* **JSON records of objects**
==*==

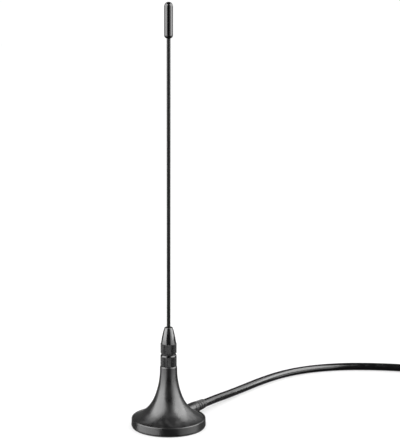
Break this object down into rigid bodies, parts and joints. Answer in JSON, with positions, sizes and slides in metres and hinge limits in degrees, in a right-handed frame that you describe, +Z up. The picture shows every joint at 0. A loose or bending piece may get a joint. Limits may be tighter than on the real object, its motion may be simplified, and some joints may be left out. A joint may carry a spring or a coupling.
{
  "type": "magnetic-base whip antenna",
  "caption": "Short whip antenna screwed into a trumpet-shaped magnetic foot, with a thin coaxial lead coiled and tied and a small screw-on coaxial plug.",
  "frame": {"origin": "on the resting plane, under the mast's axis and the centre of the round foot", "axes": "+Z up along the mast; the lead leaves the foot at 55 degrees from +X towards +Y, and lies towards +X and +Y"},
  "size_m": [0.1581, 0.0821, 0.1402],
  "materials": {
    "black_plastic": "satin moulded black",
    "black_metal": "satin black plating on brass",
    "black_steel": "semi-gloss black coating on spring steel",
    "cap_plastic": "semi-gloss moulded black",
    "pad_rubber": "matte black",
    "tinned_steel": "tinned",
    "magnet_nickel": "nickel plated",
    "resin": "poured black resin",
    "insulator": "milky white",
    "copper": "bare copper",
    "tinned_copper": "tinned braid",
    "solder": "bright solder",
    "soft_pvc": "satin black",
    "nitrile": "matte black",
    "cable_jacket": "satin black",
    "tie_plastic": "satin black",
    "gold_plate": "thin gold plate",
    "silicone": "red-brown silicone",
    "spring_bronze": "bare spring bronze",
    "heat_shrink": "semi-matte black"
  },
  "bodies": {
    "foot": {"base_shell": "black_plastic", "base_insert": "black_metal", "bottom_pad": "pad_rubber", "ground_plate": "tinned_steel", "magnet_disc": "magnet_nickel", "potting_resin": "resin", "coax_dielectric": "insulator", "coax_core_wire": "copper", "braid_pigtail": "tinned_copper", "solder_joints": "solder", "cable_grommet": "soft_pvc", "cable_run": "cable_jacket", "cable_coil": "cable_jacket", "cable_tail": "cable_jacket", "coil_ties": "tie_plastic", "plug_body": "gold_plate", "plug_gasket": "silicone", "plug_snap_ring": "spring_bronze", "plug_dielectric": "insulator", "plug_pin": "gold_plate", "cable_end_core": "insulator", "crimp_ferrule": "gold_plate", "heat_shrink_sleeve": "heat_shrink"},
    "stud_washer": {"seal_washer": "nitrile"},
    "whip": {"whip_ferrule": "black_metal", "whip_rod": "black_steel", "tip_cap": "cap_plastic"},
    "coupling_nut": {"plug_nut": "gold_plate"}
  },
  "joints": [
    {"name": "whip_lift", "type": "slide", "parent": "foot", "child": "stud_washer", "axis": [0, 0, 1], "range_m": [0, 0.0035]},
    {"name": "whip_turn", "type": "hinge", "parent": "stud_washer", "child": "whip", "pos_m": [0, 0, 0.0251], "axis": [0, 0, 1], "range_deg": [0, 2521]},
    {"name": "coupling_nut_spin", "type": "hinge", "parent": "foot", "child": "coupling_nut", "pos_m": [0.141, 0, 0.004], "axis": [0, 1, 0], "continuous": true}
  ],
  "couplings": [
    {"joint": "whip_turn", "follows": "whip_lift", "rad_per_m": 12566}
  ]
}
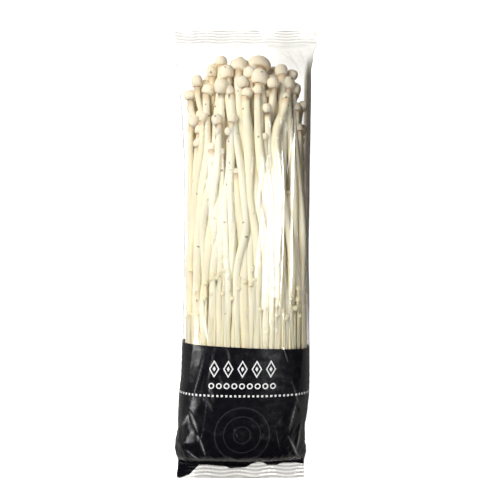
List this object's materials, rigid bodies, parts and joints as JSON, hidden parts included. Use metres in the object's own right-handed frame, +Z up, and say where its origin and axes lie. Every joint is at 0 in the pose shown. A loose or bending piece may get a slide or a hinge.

==*==

* **TASK DIRECTIONS**
Reproduce the whole listing word for word.

* **SOLUTION TO THE PROBLEM**
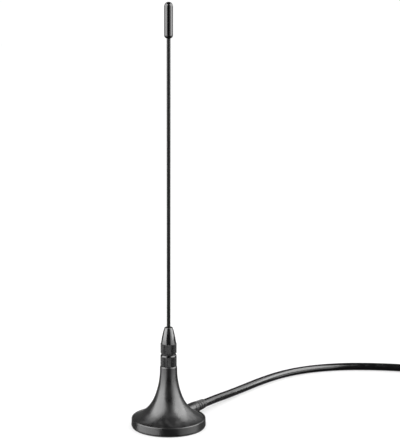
Break this object down into rigid bodies, parts and joints. Answer in JSON, with positions, sizes and slides in metres and hinge limits in degrees, in a right-handed frame that you describe, +Z up. The picture shows every joint at 0. A loose or bending piece may get a joint. Limits may be tighter than on the real object, its motion may be simplified, and some joints may be left out. A joint may carry a spring or a coupling.
{
  "type": "magnetic-base whip antenna",
  "caption": "Short whip antenna screwed into a trumpet-shaped magnetic foot, with a thin coaxial lead coiled and tied and a small screw-on coaxial plug.",
  "frame": {"origin": "on the resting plane, under the mast's axis and the centre of the round foot", "axes": "+Z up along the mast; the lead leaves the foot at 55 degrees from +X towards +Y, and lies towards +X and +Y"},
  "size_m": [0.1581, 0.0821, 0.1402],
  "materials": {
    "black_plastic": "satin moulded black",
    "black_metal": "satin black plating on brass",
    "black_steel": "semi-gloss black coating on spring steel",
    "cap_plastic": "semi-gloss moulded black",
    "pad_rubber": "matte black",
    "tinned_steel": "tinned",
    "magnet_nickel": "nickel plated",
    "resin": "poured black resin",
    "insulator": "milky white",
    "copper": "bare copper",
    "tinned_copper": "tinned braid",
    "solder": "bright solder",
    "soft_pvc": "satin black",
    "nitrile": "matte black",
    "cable_jacket": "satin black",
    "tie_plastic": "satin black",
    "gold_plate": "thin gold plate",
    "silicone": "red-brown silicone",
    "spring_bronze": "bare spring bronze",
    "heat_shrink": "semi-matte black"
  },
  "bodies": {
    "foot": {"base_shell": "black_plastic", "base_insert": "black_metal", "bottom_pad": "pad_rubber", "ground_plate": "tinned_steel", "magnet_disc": "magnet_nickel", "potting_resin": "resin", "coax_dielectric": "insulator", "coax_core_wire": "copper", "braid_pigtail": "tinned_copper", "solder_joints": "solder", "cable_grommet": "soft_pvc", "cable_run": "cable_jacket", "cable_coil": "cable_jacket", "cable_tail": "cable_jacket", "coil_ties": "tie_plastic", "plug_body": "gold_plate", "plug_gasket": "silicone", "plug_snap_ring": "spring_bronze", "plug_dielectric": "insulator", "plug_pin": "gold_plate", "cable_end_core": "insulator", "crimp_ferrule": "gold_plate", "heat_shrink_sleeve": "heat_shrink"},
    "stud_washer": {"seal_washer": "nitrile"},
    "whip": {"whip_ferrule": "black_metal", "whip_rod": "black_steel", "tip_cap": "cap_plastic"},
    "coupling_nut": {"plug_nut": "gold_plate"}
  },
  "joints": [
    {"name": "whip_lift", "type": "slide", "parent": "foot", "child": "stud_washer", "axis": [0, 0, 1], "range_m": [0, 0.0035]},
    {"name": "whip_turn", "type": "hinge", "parent": "stud_washer", "child": "whip", "pos_m": [0, 0, 0.0251], "axis": [0, 0, 1], "range_deg": [0, 2521]},
    {"name": "coupling_nut_spin", "type": "hinge", "parent": "foot", "child": "coupling_nut", "pos_m": [0.141, 0, 0.004], "axis": [0, 1, 0], "continuous": true}
  ],
  "couplings": [
    {"joint": "whip_turn", "follows": "whip_lift", "rad_per_m": 12566}
  ]
}
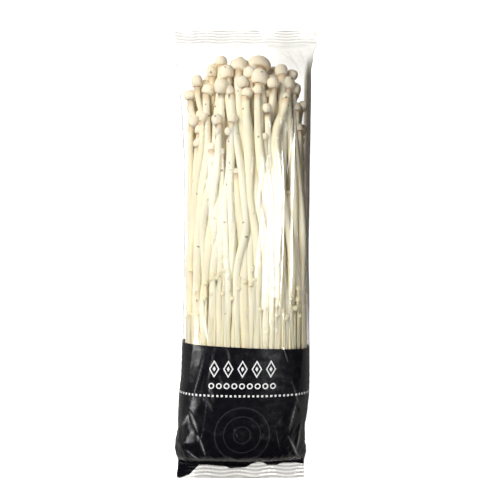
List this object's materials, rigid bodies, parts and joints as JSON, hidden parts included. Use metres in the object's own right-handed frame, +Z up, and say where its origin and axes lie. Every joint is at 0 in the pose shown. A loose or bending piece may get a slide or a hinge.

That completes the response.